- GIVEN TASK -
Word for word, restate every line of the material.

- SOURCE RECORDS -

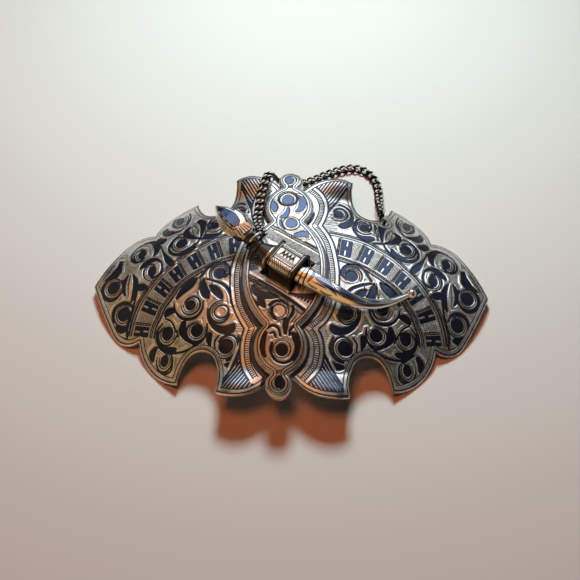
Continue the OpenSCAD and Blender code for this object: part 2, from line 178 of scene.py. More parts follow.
class Engraving:
    """Distances in mm from the points of a face to its niello and to its engraved lines."""

    def __init__(self, x, y):
        self.points = np.stack([x, y], 1)
        self.niello, self.ridge, self.line, self.hatch = (np.full(len(x), FAR) for _ in range(4))

    def around(self, rows, room=2.0):
        rows = np.asarray(rows, float)[:, :2]
        low, high = rows.min(0) - room, rows.max(0) + room
        return np.nonzero(((self.points > low) & (self.points < high)).all(1))[0]

    def gaps(self, near, chain):
        """Distance less the half width, and signed distance, to a chain of (x, y, half width)."""
        points = self.points[near]
        inside, signed = np.full(len(near), FAR), np.full(len(near), FAR)
        for a, b in zip(chain, chain[1:]):
            way = (b - a)[:2]
            t = np.clip((points - a[:2]) @ way / max(way @ way, 1e-9), 0, 1)
            off = points - a[:2] - t[:, None] * way
            gap = np.linalg.norm(off, axis=1)
            width = a[2] + t * (b[2] - a[2])
            inside = np.minimum(inside, gap - width)
            side = np.where(way[0] * off[:, 1] - way[1] * off[:, 0] < 0, -gap, gap)
            signed = np.where(gap < np.abs(signed), side, signed)
        return inside, signed

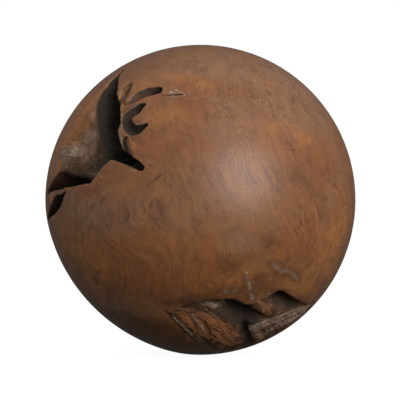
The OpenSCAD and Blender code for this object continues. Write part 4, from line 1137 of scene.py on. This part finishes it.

- THE SOLUTION -
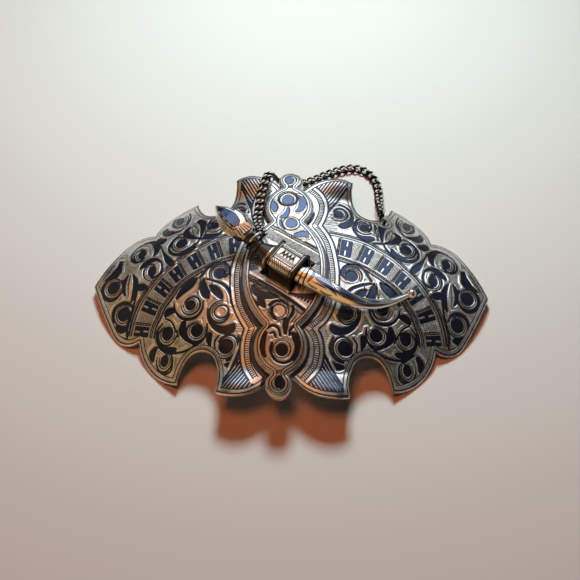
Continue the OpenSCAD and Blender code for this object: part 2, from line 178 of scene.py. More parts follow.
class Engraving:
    """Distances in mm from the points of a face to its niello and to its engraved lines."""

    def __init__(self, x, y):
        self.points = np.stack([x, y], 1)
        self.niello, self.ridge, self.line, self.hatch = (np.full(len(x), FAR) for _ in range(4))

    def around(self, rows, room=2.0):
        rows = np.asarray(rows, float)[:, :2]
        low, high = rows.min(0) - room, rows.max(0) + room
        return np.nonzero(((self.points > low) & (self.points < high)).all(1))[0]

    def gaps(self, near, chain):
        """Distance less the half width, and signed distance, to a chain of (x, y, half width)."""
        points = self.points[near]
        inside, signed = np.full(len(near), FAR), np.full(len(near), FAR)
        for a, b in zip(chain, chain[1:]):
            way = (b - a)[:2]
            t = np.clip((points - a[:2]) @ way / max(way @ way, 1e-9), 0, 1)
            off = points - a[:2] - t[:, None] * way
            gap = np.linalg.norm(off, axis=1)
            width = a[2] + t * (b[2] - a[2])
            inside = np.minimum(inside, gap - width)
            side = np.where(way[0] * off[:, 1] - way[1] * off[:, 0] < 0, -gap, gap)
            signed = np.where(gap < np.abs(signed), side, signed)
        return inside, signed

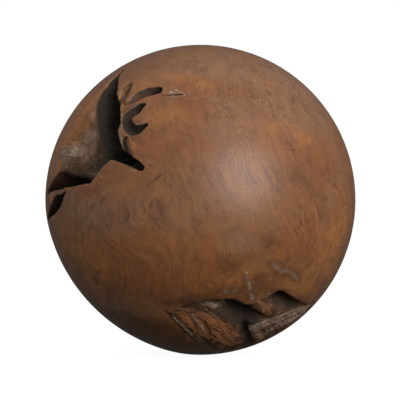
The OpenSCAD and Blender code for this object continues. Write part 4, from line 1137 of scene.py on. This part finishes it.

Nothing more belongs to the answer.